» **REQUIREMENTS**
Will you quote precisely the lines that run from the top of the material below to the line containing "SLIDE_FIT = 0.0006", both ends included?

——————————

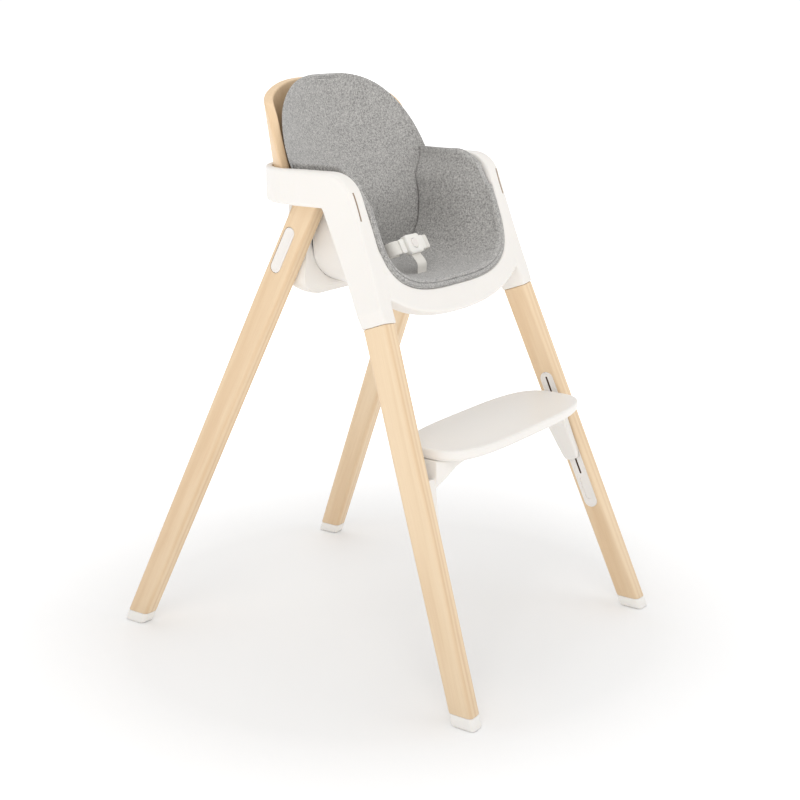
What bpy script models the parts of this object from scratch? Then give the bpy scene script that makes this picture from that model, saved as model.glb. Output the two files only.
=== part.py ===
"""Baby high chair: moulded seat on four splayed wooden legs, padded liner, sliding footrest.

Metres, +Z up.  The child faces -Y and the child's left is +X.  The origin is on the
floor at the middle of the footprint.  Left and right pieces are mirror images.
"""
import math

import bmesh
import bpy
from mathutils import Matrix, Vector

# Fits
GAP = 0.0003                    # between touching pieces
SLIDE_FIT = 0.0006              # round moving pieces

# Footprint and legs
FOOT_CAP_HEIGHT = 0.019
LEG_WIDTH = 0.028               # across the chair
LEG_CORNER = 0.007
FRONT_FOOT = Vector((0.2733, -0.3593, 0.0))    # middle of the front face, on the floor
FRONT_LEAN = Vector((-0.130, 0.3647, 1.0))     # run of the left front leg for one unit of height
REAR_FOOT = Vector((0.2704, 0.31583, 0.0))
REAR_LEAN = Vector((-0.132, -0.4407, 1.0))
LEG_DEPTH_FOOT = 0.040
LEG_DEPTH_TOP = 0.046
SOCKET_BOTTOM = 0.570           # height of the front sockets' lower end, at the front
SOCKET_PROUD = 0.0006           # the sockets' skin beyond the leg's faces
FRONT_TENON = 0.085
REAR_LEG_TOP = 0.7305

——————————

» **RESULT OF THE TASK**
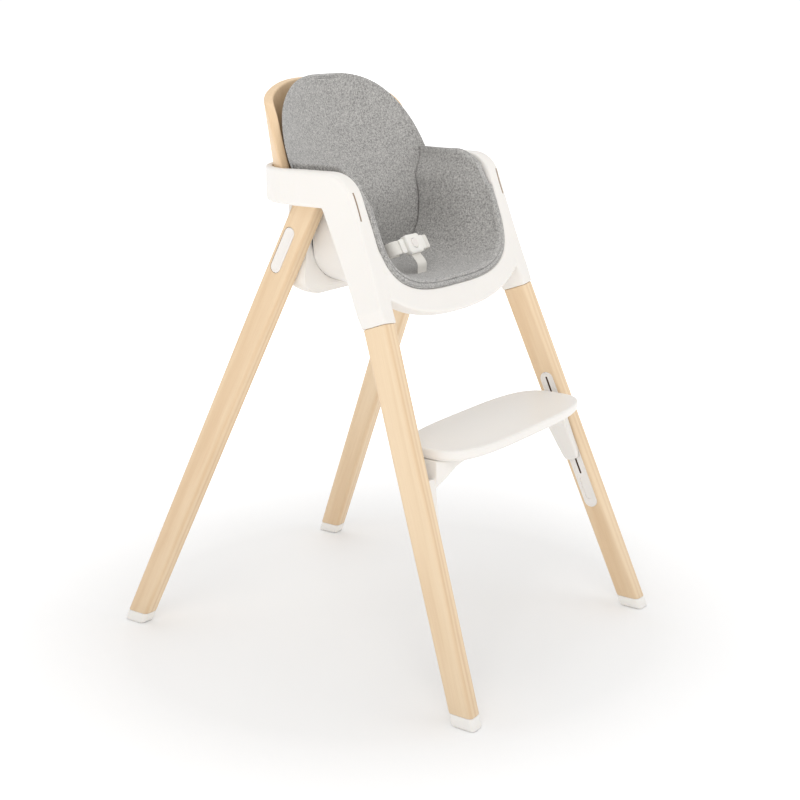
What bpy script models the parts of this object from scratch? Then give the bpy scene script that makes this picture from that model, saved as model.glb. Output the two files only.
=== part.py ===
"""Baby high chair: moulded seat on four splayed wooden legs, padded liner, sliding footrest.

Metres, +Z up.  The child faces -Y and the child's left is +X.  The origin is on the
floor at the middle of the footprint.  Left and right pieces are mirror images.
"""
import math

import bmesh
import bpy
from mathutils import Matrix, Vector

# Fits
GAP = 0.0003                    # between touching pieces
SLIDE_FIT = 0.0006              # round moving pieces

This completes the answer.